Written task>
Only the lines from the start of the entries through the line with "scene.collection.objects.link(lamp)" are wanted; please output them exactly.

Rows from a 3D modeling dataset

--------------------

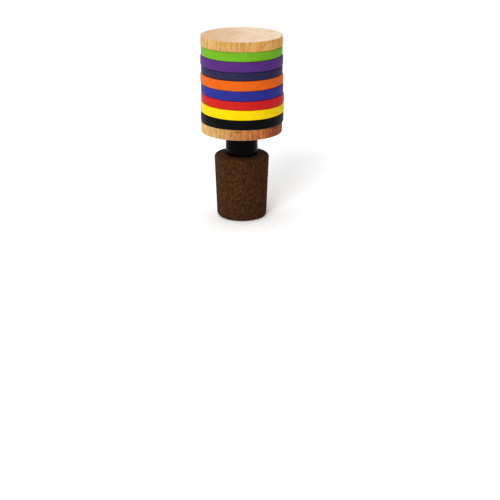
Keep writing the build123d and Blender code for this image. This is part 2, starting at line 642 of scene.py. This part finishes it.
def floor():
    angle = np.linspace(0, 2 * math.pi, FLOOR_POINTS, endpoint=False)
    rim = np.stack([FLOOR_RADIUS * np.cos(angle), FLOOR_RADIUS * np.sin(angle), 0 * angle], 1)
    mesh = bpy.data.meshes.new("floor")
    mesh.from_pydata(rim.tolist(), [], [list(range(FLOOR_POINTS))])
    piece = place_piece("floor", mesh)
    look = Look("pale_floor")
    look.set(Base_Color=(0.88, 0.88, 0.88, 1), Roughness=0.9, Specular_IOR_Level=0.1)
    wear(piece, look.material)


def sky():
    """A white room that is bright above, behind and to the left, and dim in front to the right."""
    world = bpy.data.worlds.new("studio")
    scene.world = world
    world.use_nodes = True
    tree = world.node_tree
    background = tree.nodes["Background"]
    background.inputs["Color"].default_value = (1, 1, 1, 1)
    direction = tree.nodes.new("ShaderNodeTexCoord")
    lean = tree.nodes.new("ShaderNodeVectorMath")
    lean.operation = "DOT_PRODUCT"
    lean.inputs[1].default_value = (-0.5, 0.5, 0.7)
    strength = tree.nodes.new("ShaderNodeMapRange")
    strength.interpolation_type = "SMOOTHSTEP"
    for name, value in (("From Min", -0.4), ("From Max", 0.5), ("To Min", 0.05), ("To Max", 1.0)):
        strength.inputs[name].default_value = value
    tree.links.new(direction.outputs["Generated"], lean.inputs[0])
    tree.links.new(lean.outputs["Value"], strength.inputs["Value"])
    tree.links.new(strength.outputs[0], background.inputs["Strength"])


def key_light():
    """A large round softbox, high in front of the stopper and to the left."""
    data = bpy.data.lights.new("key", "AREA")
    data.shape = "DISK"
    data.size = KEY_SIZE
    data.energy = KEY_POWER
    lamp = bpy.data.objects.new("key", data)
    lamp.location = KEY_PLACE
    toward = Vector(KEY_TARGET) - Vector(KEY_PLACE)
    lamp.rotation_euler = toward.to_track_quat("-Z", "Y").to_euler()
    scene.collection.objects.link(lamp)


def camera():
    """A long lens that looks down on the stopper from in front."""
    data = bpy.data.cameras.new("camera")
    data.lens = CAMERA_LENS
    data.sensor_width = 36.0
    data.clip_start = 0.01
    data.clip_end = 20.0
    viewer = bpy.data.objects.new("camera", data)
    tilt = Matrix.Rotation(math.radians(90 - CAMERA_DIP), 4, "X")
    roll = Matrix.Rotation(math.radians(CAMERA_ROLL), 4, "Z")
    viewer.matrix_world = Matrix.Translation(CAMERA_PLACE) @ tilt @ roll
    scene.collection.objects.link(viewer)
    scene.camera = viewer


floor()
sky()
key_light()
camera()
scene.view_settings.view_transform = "Standard"
scene.view_settings.look = "Medium High Contrast"
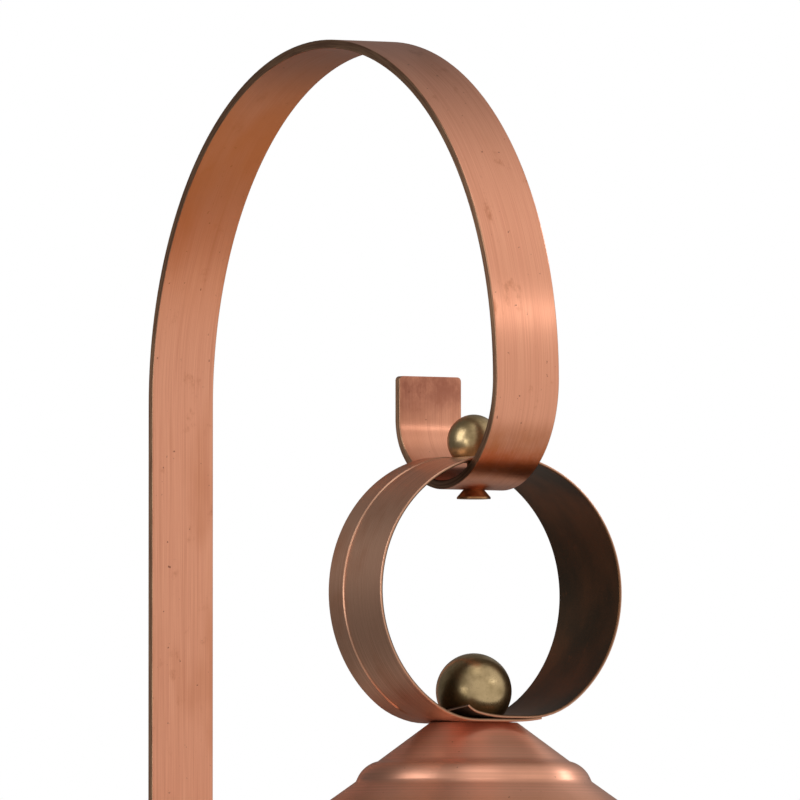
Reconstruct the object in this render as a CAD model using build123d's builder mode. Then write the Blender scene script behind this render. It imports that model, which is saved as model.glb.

--------------------

Result of the task>
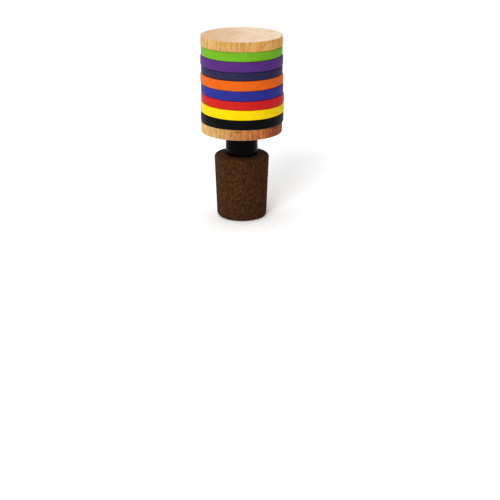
Keep writing the build123d and Blender code for this image. This is part 2, starting at line 642 of scene.py. This part finishes it.
def floor():
    angle = np.linspace(0, 2 * math.pi, FLOOR_POINTS, endpoint=False)
    rim = np.stack([FLOOR_RADIUS * np.cos(angle), FLOOR_RADIUS * np.sin(angle), 0 * angle], 1)
    mesh = bpy.data.meshes.new("floor")
    mesh.from_pydata(rim.tolist(), [], [list(range(FLOOR_POINTS))])
    piece = place_piece("floor", mesh)
    look = Look("pale_floor")
    look.set(Base_Color=(0.88, 0.88, 0.88, 1), Roughness=0.9, Specular_IOR_Level=0.1)
    wear(piece, look.material)


def sky():
    """A white room that is bright above, behind and to the left, and dim in front to the right."""
    world = bpy.data.worlds.new("studio")
    scene.world = world
    world.use_nodes = True
    tree = world.node_tree
    background = tree.nodes["Background"]
    background.inputs["Color"].default_value = (1, 1, 1, 1)
    direction = tree.nodes.new("ShaderNodeTexCoord")
    lean = tree.nodes.new("ShaderNodeVectorMath")
    lean.operation = "DOT_PRODUCT"
    lean.inputs[1].default_value = (-0.5, 0.5, 0.7)
    strength = tree.nodes.new("ShaderNodeMapRange")
    strength.interpolation_type = "SMOOTHSTEP"
    for name, value in (("From Min", -0.4), ("From Max", 0.5), ("To Min", 0.05), ("To Max", 1.0)):
        strength.inputs[name].default_value = value
    tree.links.new(direction.outputs["Generated"], lean.inputs[0])
    tree.links.new(lean.outputs["Value"], strength.inputs["Value"])
    tree.links.new(strength.outputs[0], background.inputs["Strength"])


def key_light():
    """A large round softbox, high in front of the stopper and to the left."""
    data = bpy.data.lights.new("key", "AREA")
    data.shape = "DISK"
    data.size = KEY_SIZE
    data.energy = KEY_POWER
    lamp = bpy.data.objects.new("key", data)
    lamp.location = KEY_PLACE
    toward = Vector(KEY_TARGET) - Vector(KEY_PLACE)
    lamp.rotation_euler = toward.to_track_quat("-Z", "Y").to_euler()
    scene.collection.objects.link(lamp)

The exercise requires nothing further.